Dataset:
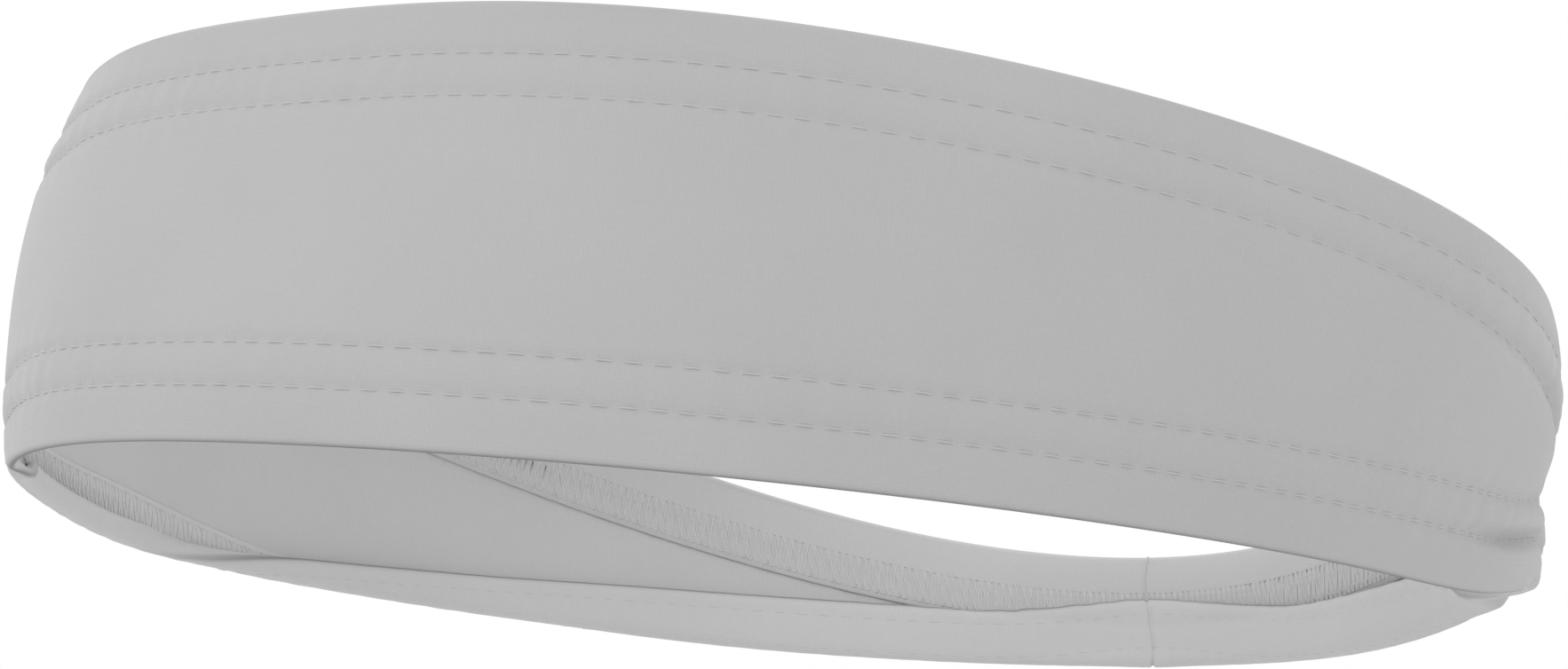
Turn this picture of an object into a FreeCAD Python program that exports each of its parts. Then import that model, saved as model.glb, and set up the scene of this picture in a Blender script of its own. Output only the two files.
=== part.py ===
"""Sports headband: one tapered strip of jersey, closed into a loop by a seam at the centre back.

Millimetres. The rim stands on Z = 0, +Z is up, the forehead faces -Y and the origin is the centre of the loop.
Every piece is a thin layer that follows the loop, cut to a strip by a shape seen from the side.
"""
import FreeCAD, Part
import math
import os
import Sketcher
from FreeCAD import Placement, Rotation, Vector

SIZES = {
    # The loop's outer face at three levels: half its width, and its reach to the front and to the back.
    "rim_half_width": 79.5,
    "rim_front": 97.7,
    "rim_back": 89.9,
    "waist_level": 24.0,
    "waist_half_width": 81.5,
    "waist_front": 94.7,
    "waist_back": 104.5,
    "crown_level": 50.0,
    "crown_half_width": 80.5,
    "crown_front": 87.2,
    "crown_back": 117.5,
    # The sides are widest this far behind the origin, and each is one arc.
    "widest_y": 14.3,
    "side_radius": 134.0,
    # The top edge seen from the side is one arc, highest over the forehead and falling to the back.
    "crest_y": -55.7,
    "crest_height": 47.0,
    "crest_radius": 360.0,
    # The bottom edge turned up inside the back, seen from the side.
    "fold_y": 95.0,
    "fold_height": 10.2,
    "fold_radius": 440.0,
    "fold_start": 12.0,
    # Cloth, hems and thread.
    "ply_thickness": 0.9,
    "thread_thickness": 0.3,
    "layer_gap": 0.05,
    "hem_width": 10.2,
    "edge_to_needle": 5.2,
    "needle_gauge": 4.5,
    "allowance_width": 6.0,
    "seam_thread_width": 0.7,
    "seam_clearance": 0.05,
    "seam_inset": 0.6,
    # The strip is parted at its two sides, where its stretch is taken up.
    "side_gap": 0.4,
    # Length and width of the cutting shapes, wider than the loop.
    "cutter_reach": 260.0,
}

EDGE_ON_Y_AXIS = -2
ORIGIN_POINT = (-1, 1)
START, END, CENTRE = 1, 2, 3
# A cylinder stands along Z; this turns it to lie along X.
ALONG_X = Rotation(Vector(0, 1, 0), 90)

doc = FreeCAD.newDocument("headband")


def cell(name):
    return f"<<sizes>>.{name}"


def make_sheet():
    sheet = doc.addObject("Spreadsheet::Sheet", "sizes")
    sheet.Label = "sizes"
    for row, (name, value) in enumerate(SIZES.items(), start=1):
        sheet.set(f"A{row}", name)
        sheet.set(f"B{row}", str(value))
        sheet.setAlias(f"B{row}", name)
    doc.recompute()


def plane(body, role):
    return next(item for item in body.Origin.OriginFeatures if item.Role == role)


def cap_radius(side_radius, half_width, reach):
    """Radius of the end arc that runs tangent into both side arcs at this reach from the widest line."""
    side_offset = side_radius - half_width
    return (side_radius**2 - side_offset**2 - reach**2) / (2 * (side_radius - reach))


def add_arc(sketch, centre, radius, first, last):
    circle = Part.Circle(centre, Vector(0, 0, 1), radius)
    return sketch.addGeometry(Part.ArcOfCircle(circle, first, last), False)


def bind(sketch, name, constraint, expression):
    index = sketch.addConstraint(constraint)
    sketch.renameConstraint(index, name)
    sketch.setExpression(f"Constraints.{name}", expression)


def outline_sketch(body, name, level, inset, inset_text):
    """The loop's egg-shaped outline at one level: a front, a back and two side arcs, each tangent to the next.

    inset moves the whole outline inwards from the outer face of the cloth.
    """
    half_width = SIZES[f"{level}_half_width"] - inset
    front = SIZES[f"{level}_front"] - inset
    back = SIZES[f"{level}_back"] - inset
    side_radius = SIZES["side_radius"] - inset
    widest = SIZES["widest_y"]
    side_offset = side_radius - half_width
    front_radius = cap_radius(side_radius, half_width, front + widest)
    back_radius = cap_radius(side_radius, half_width, back - widest)
    front_centre = Vector(0, front_radius - front, 0)
    back_centre = Vector(0, back - back_radius, 0)
    front_turn = math.atan2(front_centre.y - widest, side_offset)
    back_turn = math.atan2(back_centre.y - widest, side_offset)

    sketch = body.newObject("Sketcher::SketchObject", name)
    sketch.AttachmentSupport = [(plane(body, "XY_Plane"), "")]
    sketch.MapMode = "FlatFace"
    if level != "rim":
        sketch.setExpression("AttachmentOffset.Base.z", cell(f"{level}_level"))

    front_arc = add_arc(sketch, front_centre, front_radius, -math.pi - front_turn, front_turn)
    right_arc = add_arc(sketch, Vector(-side_offset, widest, 0), side_radius, front_turn, back_turn)
    back_arc = add_arc(sketch, back_centre, back_radius, back_turn, math.pi - back_turn)
    left_arc = add_arc(
        sketch, Vector(side_offset, widest, 0), side_radius, math.pi - back_turn, math.pi - front_turn
    )
    front_point = sketch.addGeometry(Part.Point(Vector(0, -front, 0)), True)
    back_point = sketch.addGeometry(Part.Point(Vector(0, back, 0)), True)

    loop = [front_arc, right_arc, back_arc, left_arc]
    for arc, following in zip(loop, loop[1:] + loop[:1]):
        sketch.addConstraint(Sketcher.Constraint("Tangent", arc, END, following, START))
    sketch.addConstraint(
        Sketcher.Constraint("Symmetric", right_arc, CENTRE, left_arc, CENTRE, EDGE_ON_Y_AXIS)
    )
    sketch.addConstraint(Sketcher.Constraint("Equal", right_arc, left_arc))
    for point, arc in ((front_point, front_arc), (back_point, back_arc)):
        sketch.addConstraint(Sketcher.Constraint("PointOnObject", point, START, arc))
        sketch.addConstraint(Sketcher.Constraint("PointOnObject", point, START, EDGE_ON_Y_AXIS))

    bind(
        sketch,
        "side_radius",
        Sketcher.Constraint("Radius", right_arc, side_radius),
        f"{cell('side_radius')} - {inset_text}",
    )
    bind(
        sketch,
        "side_offset",
        Sketcher.Constraint("DistanceX", right_arc, CENTRE, *ORIGIN_POINT, side_offset),
        f"{cell('side_radius')} - {cell(level + '_half_width')}",
    )
    bind(
        sketch,
        "widest",
        Sketcher.Constraint("DistanceY", *ORIGIN_POINT, right_arc, CENTRE, widest),
        cell("widest_y"),
    )
    bind(
        sketch,
        "front",
        Sketcher.Constraint("DistanceY", front_point, START, *ORIGIN_POINT, front),
        f"{cell(level + '_front')} - {inset_text}",
    )
    bind(
        sketch,
        "back",
        Sketcher.Constraint("DistanceY", *ORIGIN_POINT, back_point, START, back),
        f"{cell(level + '_back')} - {inset_text}",
    )
    return sketch


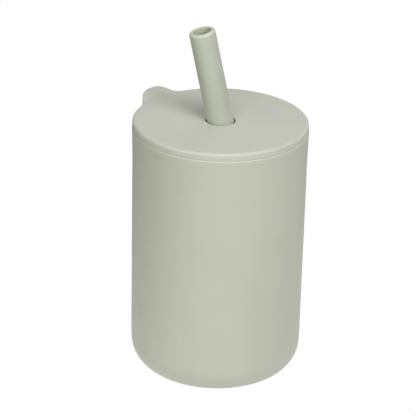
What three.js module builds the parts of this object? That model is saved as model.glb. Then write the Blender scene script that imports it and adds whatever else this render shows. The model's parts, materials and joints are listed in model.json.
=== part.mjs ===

To do:
Reproduce the records word for word.

Solution to this exercise:
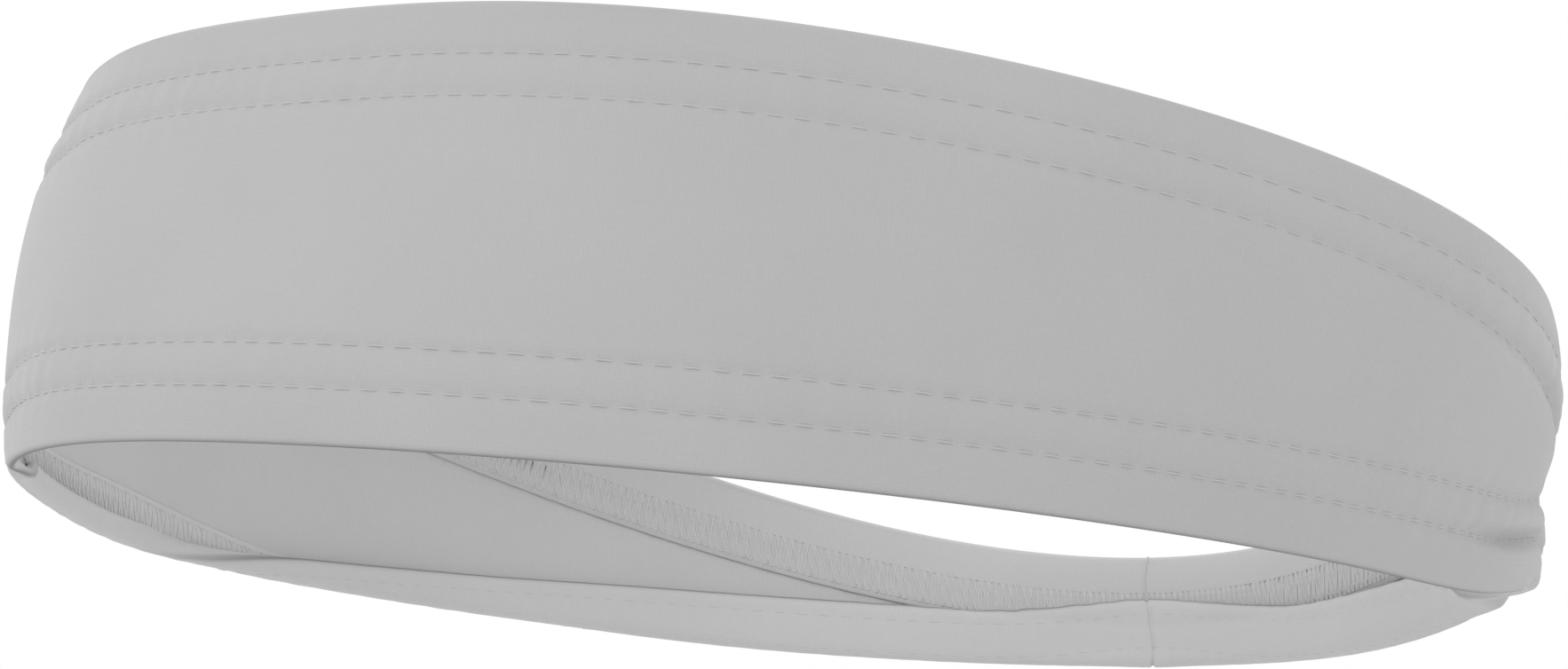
Turn this picture of an object into a FreeCAD Python program that exports each of its parts. Then import that model, saved as model.glb, and set up the scene of this picture in a Blender script of its own. Output only the two files.
=== part.py ===
"""Sports headband: one tapered strip of jersey, closed into a loop by a seam at the centre back.

Millimetres. The rim stands on Z = 0, +Z is up, the forehead faces -Y and the origin is the centre of the loop.
Every piece is a thin layer that follows the loop, cut to a strip by a shape seen from the side.
"""
import FreeCAD, Part
import math
import os
import Sketcher
from FreeCAD import Placement, Rotation, Vector

SIZES = {
    # The loop's outer face at three levels: half its width, and its reach to the front and to the back.
    "rim_half_width": 79.5,
    "rim_front": 97.7,
    "rim_back": 89.9,
    "waist_level": 24.0,
    "waist_half_width": 81.5,
    "waist_front": 94.7,
    "waist_back": 104.5,
    "crown_level": 50.0,
    "crown_half_width": 80.5,
    "crown_front": 87.2,
    "crown_back": 117.5,
    # The sides are widest this far behind the origin, and each is one arc.
    "widest_y": 14.3,
    "side_radius": 134.0,
    # The top edge seen from the side is one arc, highest over the forehead and falling to the back.
    "crest_y": -55.7,
    "crest_height": 47.0,
    "crest_radius": 360.0,
    # The bottom edge turned up inside the back, seen from the side.
    "fold_y": 95.0,
    "fold_height": 10.2,
    "fold_radius": 440.0,
    "fold_start": 12.0,
    # Cloth, hems and thread.
    "ply_thickness": 0.9,
    "thread_thickness": 0.3,
    "layer_gap": 0.05,
    "hem_width": 10.2,
    "edge_to_needle": 5.2,
    "needle_gauge": 4.5,
    "allowance_width": 6.0,
    "seam_thread_width": 0.7,
    "seam_clearance": 0.05,
    "seam_inset": 0.6,
    # The strip is parted at its two sides, where its stretch is taken up.
    "side_gap": 0.4,
    # Length and width of the cutting shapes, wider than the loop.
    "cutter_reach": 260.0,
}

EDGE_ON_Y_AXIS = -2
ORIGIN_POINT = (-1, 1)
START, END, CENTRE = 1, 2, 3
# A cylinder stands along Z; this turns it to lie along X.
ALONG_X = Rotation(Vector(0, 1, 0), 90)

doc = FreeCAD.newDocument("headband")


def cell(name):
    return f"<<sizes>>.{name}"


def make_sheet():
    sheet = doc.addObject("Spreadsheet::Sheet", "sizes")
    sheet.Label = "sizes"
    for row, (name, value) in enumerate(SIZES.items(), start=1):
        sheet.set(f"A{row}", name)
        sheet.set(f"B{row}", str(value))
        sheet.setAlias(f"B{row}", name)
    doc.recompute()


def plane(body, role):
    return next(item for item in body.Origin.OriginFeatures if item.Role == role)


def cap_radius(side_radius, half_width, reach):
    """Radius of the end arc that runs tangent into both side arcs at this reach from the widest line."""
    side_offset = side_radius - half_width
    return (side_radius**2 - side_offset**2 - reach**2) / (2 * (side_radius - reach))


def add_arc(sketch, centre, radius, first, last):
    circle = Part.Circle(centre, Vector(0, 0, 1), radius)
    return sketch.addGeometry(Part.ArcOfCircle(circle, first, last), False)


def bind(sketch, name, constraint, expression):
    index = sketch.addConstraint(constraint)
    sketch.renameConstraint(index, name)
    sketch.setExpression(f"Constraints.{name}", expression)


def outline_sketch(body, name, level, inset, inset_text):
    """The loop's egg-shaped outline at one level: a front, a back and two side arcs, each tangent to the next.

    inset moves the whole outline inwards from the outer face of the cloth.
    """
    half_width = SIZES[f"{level}_half_width"] - inset
    front = SIZES[f"{level}_front"] - inset
    back = SIZES[f"{level}_back"] - inset
    side_radius = SIZES["side_radius"] - inset
    widest = SIZES["widest_y"]
    side_offset = side_radius - half_width
    front_radius = cap_radius(side_radius, half_width, front + widest)
    back_radius = cap_radius(side_radius, half_width, back - widest)
    front_centre = Vector(0, front_radius - front, 0)
    back_centre = Vector(0, back - back_radius, 0)
    front_turn = math.atan2(front_centre.y - widest, side_offset)
    back_turn = math.atan2(back_centre.y - widest, side_offset)

    sketch = body.newObject("Sketcher::SketchObject", name)
    sketch.AttachmentSupport = [(plane(body, "XY_Plane"), "")]
    sketch.MapMode = "FlatFace"
    if level != "rim":
        sketch.setExpression("AttachmentOffset.Base.z", cell(f"{level}_level"))

    front_arc = add_arc(sketch, front_centre, front_radius, -math.pi - front_turn, front_turn)
    right_arc = add_arc(sketch, Vector(-side_offset, widest, 0), side_radius, front_turn, back_turn)
    back_arc = add_arc(sketch, back_centre, back_radius, back_turn, math.pi - back_turn)
    left_arc = add_arc(
        sketch, Vector(side_offset, widest, 0), side_radius, math.pi - back_turn, math.pi - front_turn
    )
    front_point = sketch.addGeometry(Part.Point(Vector(0, -front, 0)), True)
    back_point = sketch.addGeometry(Part.Point(Vector(0, back, 0)), True)

    loop = [front_arc, right_arc, back_arc, left_arc]
    for arc, following in zip(loop, loop[1:] + loop[:1]):
        sketch.addConstraint(Sketcher.Constraint("Tangent", arc, END, following, START))
    sketch.addConstraint(
        Sketcher.Constraint("Symmetric", right_arc, CENTRE, left_arc, CENTRE, EDGE_ON_Y_AXIS)
    )
    sketch.addConstraint(Sketcher.Constraint("Equal", right_arc, left_arc))
    for point, arc in ((front_point, front_arc), (back_point, back_arc)):
        sketch.addConstraint(Sketcher.Constraint("PointOnObject", point, START, arc))
        sketch.addConstraint(Sketcher.Constraint("PointOnObject", point, START, EDGE_ON_Y_AXIS))

    bind(
        sketch,
        "side_radius",
        Sketcher.Constraint("Radius", right_arc, side_radius),
        f"{cell('side_radius')} - {inset_text}",
    )
    bind(
        sketch,
        "side_offset",
        Sketcher.Constraint("DistanceX", right_arc, CENTRE, *ORIGIN_POINT, side_offset),
        f"{cell('side_radius')} - {cell(level + '_half_width')}",
    )
    bind(
        sketch,
        "widest",
        Sketcher.Constraint("DistanceY", *ORIGIN_POINT, right_arc, CENTRE, widest),
        cell("widest_y"),
    )
    bind(
        sketch,
        "front",
        Sketcher.Constraint("DistanceY", front_point, START, *ORIGIN_POINT, front),
        f"{cell(level + '_front')} - {inset_text}",
    )
    bind(
        sketch,
        "back",
        Sketcher.Constraint("DistanceY", *ORIGIN_POINT, back_point, START, back),
        f"{cell(level + '_back')} - {inset_text}",
    )
    return sketch


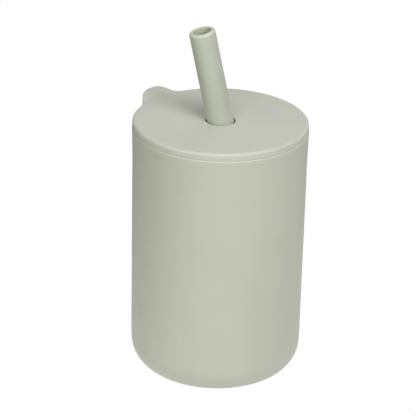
What three.js module builds the parts of this object? That model is saved as model.glb. Then write the Blender scene script that imports it and adds whatever else this render shows. The model's parts, materials and joints are listed in model.json.
=== part.mjs ===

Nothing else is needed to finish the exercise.